Sunday, January 20, 2008

Phi Slama Jama

Well, since UCLA declined to schedule UH for a game commemorating today's 40th anniversary of 'The Game of The Century', I'm going to give props to another historic Cougar team that's celebrating a bittersweet anniversary, Phi Slama Jama.

25 years ago, the brothers of Texas' Tallest Fraternity slam-dunked their way through NCAA competition during the 1982-83 season all the way to a return trip to the Final Four. We Cougar fans (and the city of Houston as well) were fired up over the possibility that this team may finally break the championship jinx that Houston sports teams on the college and professional level were laboring under.

They were a homegrown bunch, Everyone with the exception of Hakeem (then Akeem) Olajuwon and Benny Anders were either from Houston or the 713 area code.

They were an entertaining team to watch as well. Think the collegiate version of the LA Lakers 'Showtime' team. They'd run you to death, play trapping, smothering defense, and heaven help you if they blocked your shot or stole the ball from you. The fast break would quickly go the other way and end with a basket as they dunked around, over and through you.

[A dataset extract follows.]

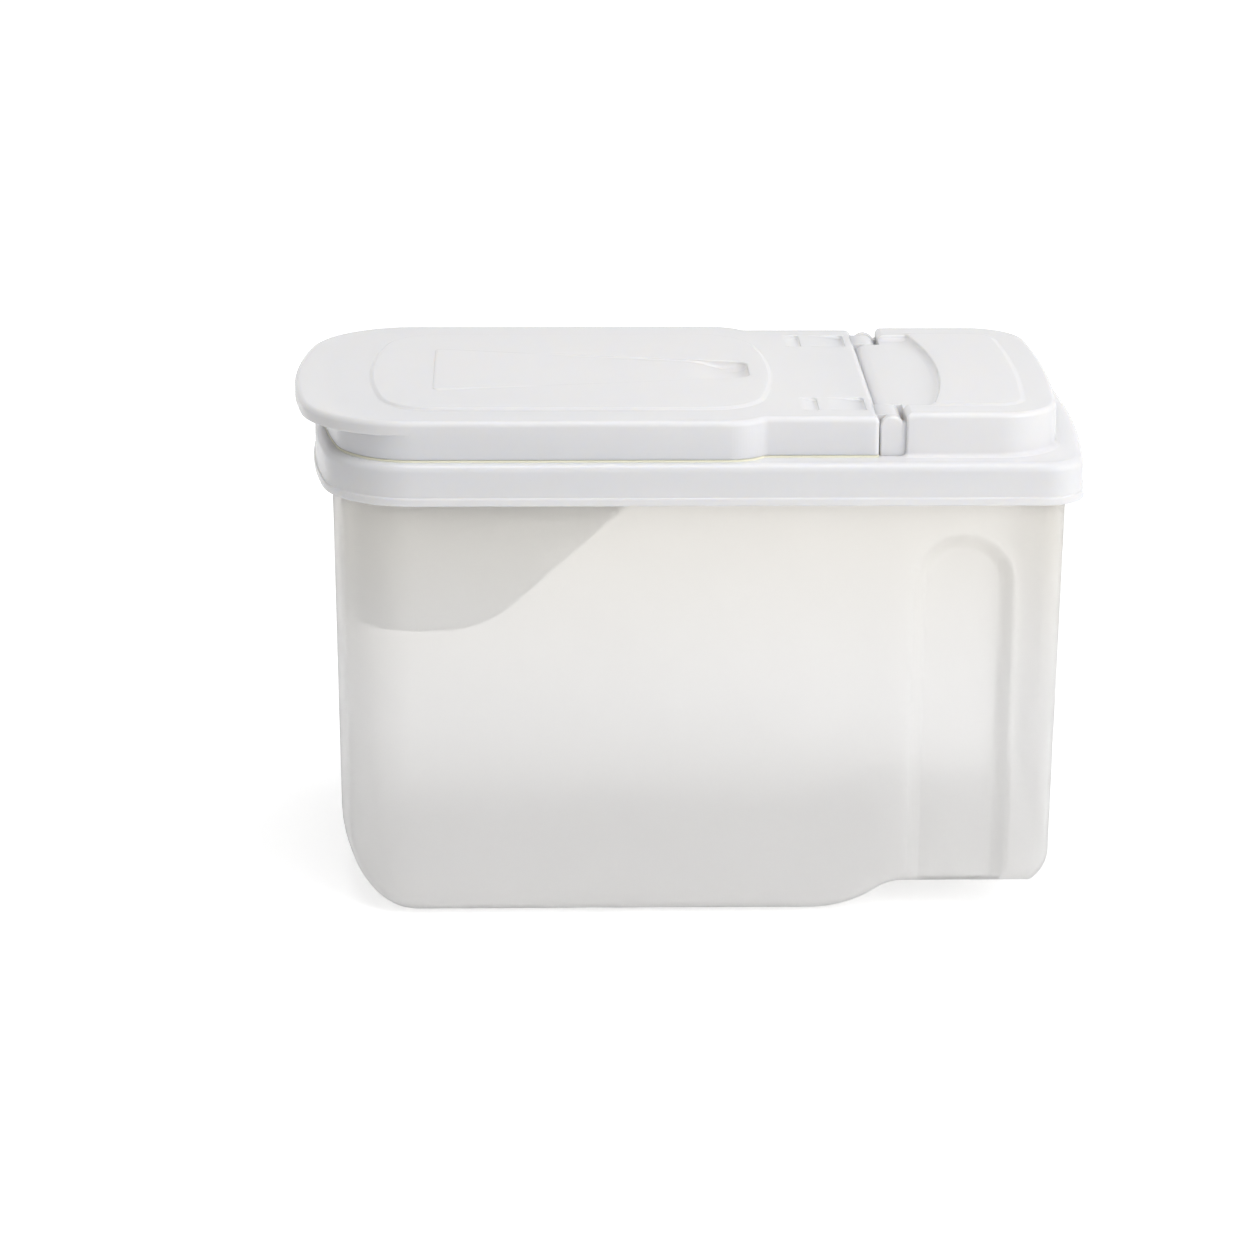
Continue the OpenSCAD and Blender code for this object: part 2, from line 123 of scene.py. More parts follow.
# Arcs of a long outline with bowed ends: ends, half the width, corner and bow radius of each end
def bowedArcs(x0, x1, half, r0, bow0, r1, bow1):
    y0, y1 = half - r0, half - r1
    b0, b1 = x0 + bow0, x1 - bow1
    c0 = b0 - math.sqrt((bow0 - r0) ** 2 - y0 ** 2)
    c1 = b1 + math.sqrt((bow1 - r1) ** 2 - y1 ** 2)
    a0 = math.degrees(math.atan2(y0, b0 - c0))
    a1 = math.degrees(math.atan2(y1, c1 - b1))
    return [
        (b1, 0, bow1, -a1, a1),
        (c1, y1, r1, a1, 90),
        (c0, y0, r0, 90, 180 - a0),
        (b0, 0, bow0, 180 - a0, 180 + a0),
        (c0, -y0, r0, 180 + a0, 270),
        (c1, -y1, r1, 270, 360 - a1),
    ]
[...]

The last team to beat them before they started their monster run through the NCAA was a Dwayne 'Pearl' Washington led Syracuse one at the Carrier Dome in December. The Coogs swept undefeated through the Southwest Conference, finished the regular season ranked number one in the AP poll, won the SWC tournament title, and secured the number one seed in the 1983 NCAA tournament.

They defeated Maryland (at the Summit), Memphis State and Villanova enroute to Albuquerque and a high-flying showdown with the 'Doctors of Dunk' from Louisville. I remember we were extremely nervous on campus that week about facing the number 2 nationally ranked Cards. After that dunk filled 94-81 victory we felt good about our chances to take home the title after NC State knocked off a Georgia team that featured Dominique Wilkins.



I felt good about it as well. The campus electricity was fired up and so was the city. A local club DJ named Captain Jack did a rap song about the Coogs that was in heavy rotation on Majic 102, Love 94, KYOK and KCOH. In our campus bookstore that Monday the Phi Slama Jama t-shirts were already being stacked and prepared to press the words 'National Champions' on them.

One of the girls who worked back there was from North Carolina and a major Tar Heel fan. I was teasing her about Georgia knocking off North Carolina, and told her I'd be back tomorrow morning to pick up my championship shirt.

Well, everybody knows what happened to my boys that night. I still get sick to my stomach every time I see the replay of that damned Lorenzo Charles dunk and how agonizingly close Benny Anders came to stealing the ball and going the other way for an uncontested dunk.

I had to pick up a novel for an English class and was trying to get in and out before my NC friend got there. She was lying in wait for me as she asked, "You still want your championship shirt?"

Walking around campus that somber Tuesday was like being at a funeral. Even the pep rally that was held at Robertson Stadium for the team later that day was an anti-climactic disappointment. We students were even more upset after we found out that had the Coogs won the game, the administration was going to cancel classes that day.

But I did finally get to see Hakeem and Clyde win a title in a Houston uniform. It was as members of my beloved Houston Rockets, not the Houston Cougars. While I reveled in the joyous city wide celebration of that second Rockets title, I dearly would have loved to experience that feeling of having a team you root for win a title in 1983, not 1994.